Longitude was the lead partner in the project consortium comprising the University of Birmingham, DNV, Steamology and Chartwell Marine, with support from North Star Shipping.

“This collaborative AI study marks a strategic leap in ship powertrain design. It shows that AI tools can assess multiple objective functions far quicker than a human with conventional design tools. However, training the AI requires a large amount of input from naval architects and equipment vendors. With a fully trained tool, removing repetitive iterative calculations will allow naval architects time for greater creativity,” says Richard Featherstone, head of design engineering at Longitude.

Several alternative fuel choices

The study’s starting point was the acknowledgement that the plethora of alternative fuel choices present risks and uncertainty to ship owners, whilst contemporary ship design methodologies struggle to assess the multiple objective functions that an owner may wish to understand.

Additionally, digital twins of in-service vessels are gathering increasing amounts of data which contemporary design methodologies struggle to interrogate.

The project therefore took the operational data from one of the North Star service operation vessels (SOVs) and used AI to assess a set of different powertrain options against three objective functions: CAPEX, OPEX and emissions (carbon intensity indicator).

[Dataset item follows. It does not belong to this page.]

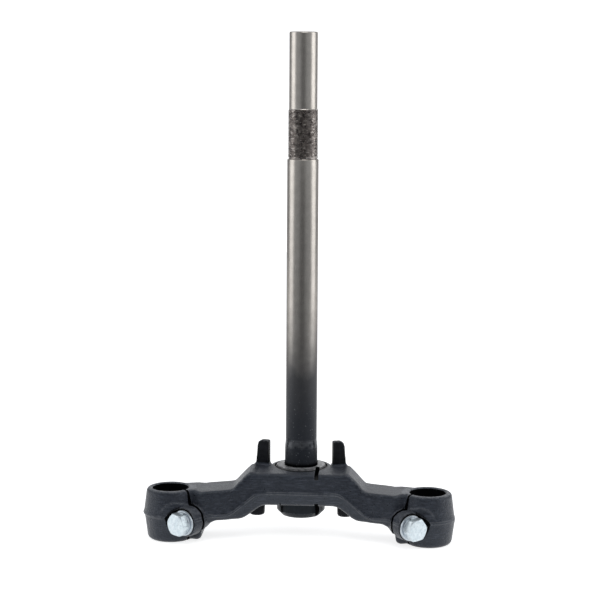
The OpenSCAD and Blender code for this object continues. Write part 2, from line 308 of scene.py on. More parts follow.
def stretched(tree, place, *scale):
    return put(tree, "Mapping", Vector=place, Scale=scale).outputs[0]


def noise(tree, place, size, detail=2.0, rough=0.5):
    """Noise from 0 to 1 whose features are about size millimetres wide."""
    made = put(tree, "TexNoise", Vector=place, Scale=1 / (size * MM))
    made.inputs["Detail"].default_value = detail
    made.inputs["Roughness"].default_value = rough
    return made.outputs["Fac"]


def mesh_value(tree, name):
    """Value of a mesh's own attribute."""
    return put(tree, "Attribute", settings={"attribute_name": name}).outputs["Fac"]


def new_material(name):
    material = bpy.data.materials.new(name)
    material.use_nodes = True
    tree = material.node_tree
    tree.nodes.clear()
    surface = put(tree, "BsdfPrincipled")
    output = put(tree, "OutputMaterial")
    tree.links.new(surface.outputs[0], output.inputs[0])
    place = put(tree, "TexCoord").outputs["Object"]
    return material, tree, surface, place


def feed(tree, surface, **outputs):
    for name, value in outputs.items():
        tree.links.new(value, surface.inputs[name.replace("_", " ")])


def bump(tree, surface, height, distance):
    """Feeds the normal from a height of 0 to 1; distance is in millimetres."""
    made = put(tree, "Bump", Height=height, Distance=distance * MM)
    tree.links.new(made.outputs[0], surface.inputs["Normal"])


def new_group(name, inputs, outputs):
    """Node group with a vector input, named number inputs and named number outputs."""
    group = bpy.data.node_groups.new(name, "ShaderNodeTree")
    group.interface.new_socket("Place", in_out="INPUT", socket_type="NodeSocketVector")
    for label, value in inputs.items():
        socket = group.interface.new_socket(label, in_out="INPUT", socket_type="NodeSocketFloat")
        socket.default_value = value
    for label in outputs:
        group.interface.new_socket(label, in_out="OUTPUT", socket_type="NodeSocketFloat")
    start = group.nodes.new("NodeGroupInput")
    end = group.nodes.new("NodeGroupOutput")
    return group, start, end


def use_group(tree, group, place, **values):
    made = tree.nodes.new("ShaderNodeGroup")
    made.node_tree = group
    tree.links.new(place, made.inputs["Place"])
    for name, value in values.items():
        made.inputs[name.replace("_", " ")].default_value = value
    return made.outputs


# Parts of a noise from 0 to 1 that count as a speck, a mottle and a scratch
SPECK_CREST = (0.68, 0.78)
MOTTLE_RANGE = (0.3, 0.7)
SCRATCH_CREST = (0.62, 0.72)
SCRATCH_KEPT = (0.45, 0.65)

# Scratches run along Z: noise features per metre along each axis, and of the gaps between scratches
SCRATCH_SCALE = (2600, 2600, 90)
SCRATCH_GAP_SCALE = 70.0


def make_grain_group():
    """Fine pits, broad waviness and light specks; sizes are in millimetres."""
    group, start, end = new_group(
        "surface_grain",
        {"Fine size": 0.7, "Broad size": 9.0, "Broad share": 0.5, "Speck size": 0.9},
        ["Height", "Mottle", "Specks"],
    )

    def layer(label, detail):
        frequency = calc(group, "DIVIDE", 1 / MM, start.outputs[label])
        made = put(group, "TexNoise", Vector=start.outputs["Place"], Scale=frequency)
        made.inputs["Detail"].default_value = detail
        return made.outputs["Fac"]

    broad = layer("Broad size", 3.0)
    waves = times(group, broad, start.outputs["Broad share"])
    height = calc(group, "ADD", layer("Fine size", 3.0), waves)
    group.links.new(height, end.inputs["Height"])
    group.links.new(span(group, broad, *MOTTLE_RANGE), end.inputs["Mottle"])
    group.links.new(span(group, layer("Speck size", 1.0), *SPECK_CREST), end.inputs["Specks"])
    return group


def make_scratch_group():
    """Thin scratches along one direction: long noise, cut to its crests and broken up."""
    group, start, end = new_group("scratches", {"Amount": 0.5}, ["Mask"])
    place = start.outputs["Place"]
    lines = put(group, "TexNoise", Vector=stretched(group, place, *SCRATCH_SCALE), Scale=1.0)
    lines.inputs["Detail"].default_value = 3.0
    gaps = put(group, "TexNoise", Vector=place, Scale=SCRATCH_GAP_SCALE)
    crest = span(group, lines.outputs["Fac"], *SCRATCH_CREST)
    kept = span(group, gaps.outputs["Fac"], *SCRATCH_KEPT)
    mask = times(group, times(group, crest, kept), start.outputs["Amount"])
    group.links.new(mask, end.inputs["Mask"])
    return group


# Materials; colours are in linear light

# Black coat over the forged skin, from its depth to its wear and painted highlights, and the tint of its
# gloss
COAT_DEEP = (0.003, 0.004, 0.0085)
COAT_THIN = (0.007, 0.0095, 0.0165)
COAT_CLOUD = (0.024, 0.029, 0.044)
COAT_HUB = (0.034, 0.039, 0.050)
COAT_STREAK = (0.056, 0.063, 0.083)
COAT_TOP = (0.036, 0.040, 0.050)
COAT_TOP_CLOUD = (0.08, 0.085, 0.098)
COAT_DUST = (0.15, 0.155, 0.165)
COAT_WEAR_AND_HIGHLIGHT = (0.22, 0.23, 0.25)
COAT_GLOSS = (0.84, 0.91, 1.0, 1)

# Distance from the middle, in metres, over which the hub's look turns into the arms'
HUB_TO_ARM = (0.028, 0.040)

# Edges of the noise that breaks the wear and the painted highlights into patches
WORN_PATCH_SIZE = 2.5
WORN_PATCH = (0.3, 0.6)

# Light lines beside the middle of the flash, partly trim marks and partly painted highlight: their distance
# from it, and where each fades and is full
TRIM_OFFSET = 0.9
TRIM_FADE = (0.8, 0.1)


def soft_corner(tree, value, at, width):
    """Zero before a corner and straight after it, with the corner rounded over a width on each side."""
    past = calc(tree, "SUBTRACT", value, at)
    bend = span(tree, past, -width, width, 0.0, 2 * width)
    curve = calc(tree, "DIVIDE", times(tree, bend, bend), 4.0 * width)
    rest = calc(tree, "MAXIMUM", calc(tree, "SUBTRACT", past, width), 0.0)
    return calc(tree, "ADD", curve, rest)


def parting_lines(tree, axes):
    """Two thin light lines along the flash, partly trim marks where it was cut off the forging and partly
    painted highlight.
    """
    out = times(tree, calc(tree, "ABSOLUTE", axes["X"]), 1 / MM)
    up = times(tree, axes["Z"], 1 / MM)
    start, end = PARTING_BEND
    low, high = PARTING_Z
    first = soft_corner(tree, out, start, PARTING_ROUND)
    last = soft_corner(tree, out, end, PARTING_ROUND)
    bend = calc(tree, "SUBTRACT", first, last)
    line = calc(tree, "MULTIPLY_ADD", bend, (high - low) / (end - start), low)
    off = calc(tree, "ABSOLUTE", calc(tree, "SUBTRACT", up, line))
    return span(tree, calc(tree, "ABSOLUTE", calc(tree, "SUBTRACT", off, TRIM_OFFSET)), *TRIM_FADE)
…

Longitude assisted the University of Birmingham in training the AI tool, applying its knowledge in ship design and alternative fuels to set parameters such as weight, space, regulatory constraints.

Four SOV variants

The outputs of the AI tool were used to develop preliminary designs of four SOV variants;

Methanol fuel storage – methanol to hydrogen reformer – hydrogen fuel cell (+batteries)
Liquid hydrogen storage – hydrogen fuel cell (+ batteries)
Diesel and hydrogen fuel storage – diesel internal combustion engines and hydrogen turbine (+ batteries)
Methanol fuel storage – methanol internal combustion engines (+batteries)

The project showed that AI has both clear limitations and multiple benefits. To be truly successful, the AI tool needs to become an in-house piece of software that naval architects can use directly themselves. Plus, training the AI tool requires a lot of input from naval architects and equipment vendors.

“With these things in place, AI can provide shipowners with cost projections (CAPEX and OPEX) from which they can base their investment decisions and better convey their intentions to the naval architect. This capability is something we are now offering to our clients to offer them greater confidence in their investment decisions,” adds Richard Featherstone.

Longitude is the design and engineering arm of Oslo-listed global consultancy ABL Group. Alongside ship design, Longitude specialises in offshore wind design, facilities and subsea, and marine operations engineering.